# I just got ripped of!!!!!!!!!!!



## matts08brute (Jun 17, 2009)

hey guys just wanted to blow of some steam so I thought I would fill ok if I told someone. It all started monday my stupid wife wanted to get or living room and kitchen painted so she hired this guy to do the job(with out leting me know so I could see if he was any good)well he come to the house when I was at work and started painting he did a half a** jod and when he was "done" he told my stupid wife she had to sign the work order. she could not wate for me to come home (maybe 20 min) so I could look his work over. She signed the work order and gave him $1000 cash he was out like a rocket and left half my house not painted the way it should be ahhhhhhhhhhhhhhhhh I could kill him and my dumb dumb wife. what makes it even worse is he stole my water hose too so now I can't even clean the mess he left on my steps. 
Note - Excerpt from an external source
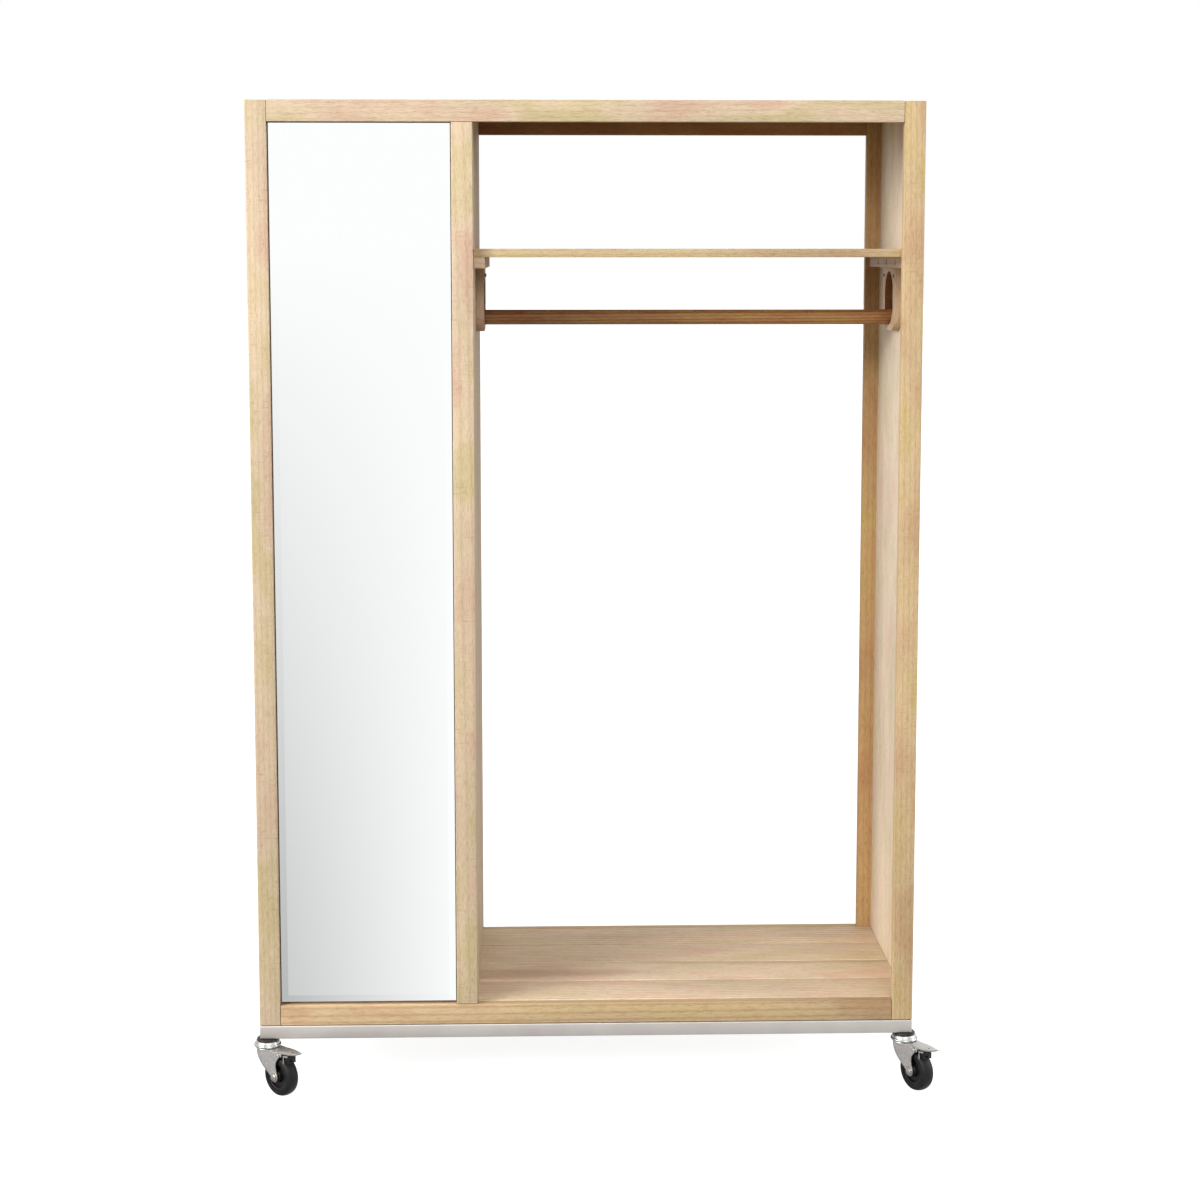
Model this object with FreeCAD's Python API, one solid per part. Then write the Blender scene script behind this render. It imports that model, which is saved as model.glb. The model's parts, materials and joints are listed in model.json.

Hi my name is Matt and I just got ripped off. :aargh4:


----------



## IBBruin (Feb 10, 2009)

I'd let the wife clean it up and finish the paint while you go ride your wheeler.


----------



## RDWD (May 11, 2009)

^^ what he said.


----------



## Polaris425 (Dec 16, 2004)

Yep. Tell her to get her some paint and get her arse to work!


----------



## matts08brute (Jun 17, 2009)

good idea I like it!!!!!! where we riding?


----------



## KMKjr (Jan 9, 2009)

Get someone in your area to call him for some more work, then when he arrives........do what needs to be done.

Or call the cops?

Criminals are greedy by nature, so chances are he'll grab a chance to make some more quick $$.


----------



## Polaris425 (Dec 16, 2004)

^ I like that idea.


----------



## OCCBrute (May 11, 2009)

x2.


----------



## hondarecoveryman (Feb 28, 2009)

Yeah I hope I never **** KMKjr off:haha: He gets nasty with revenge


----------



## phreebsd (Dec 16, 2004)

[Dr Phil]
aw man, she made a mistake. it's just a 1000 dollars. 
the union of marriage should be protected and cherished. she's your partner in life.
chalk it up as a learning experience for both of you. Let her know she made a mistake and in the future you guys should be on the same page for decisions such as these 
Belittling and name calling doesn't help the relationship grow stronger
[/Dr Phil]

i <3 my wife Lisa 
hehe

Sorry about the painter trash. Sadly, 99% of the guys I see in that line of work are shady characters.


----------



## matts08brute (Jun 17, 2009)

Just to catch you guys up on this one of my friends works for a small local home bilder he new the guy and was able to tell me where he lived. lets just say that when you show up at someones door they change there tune a little he swore that he would be back at the house the next day I told him I would be greatly upset if I had to drive back over there again. he came back the next day and I stayed with him until he finshed my house looks good now and my wife learned to let me take care of this kind of stuff.


----------



## phreebsd (Dec 16, 2004)

sometimes ya just gotta beat up them guts!


----------



## Jcarp4483 (Jan 9, 2009)

lmao beat up them guts. ha ha of the painter or the wife?


----------



## sookiesmacker (Mar 19, 2009)

:hititjackblackanim:


Just sayin'


----------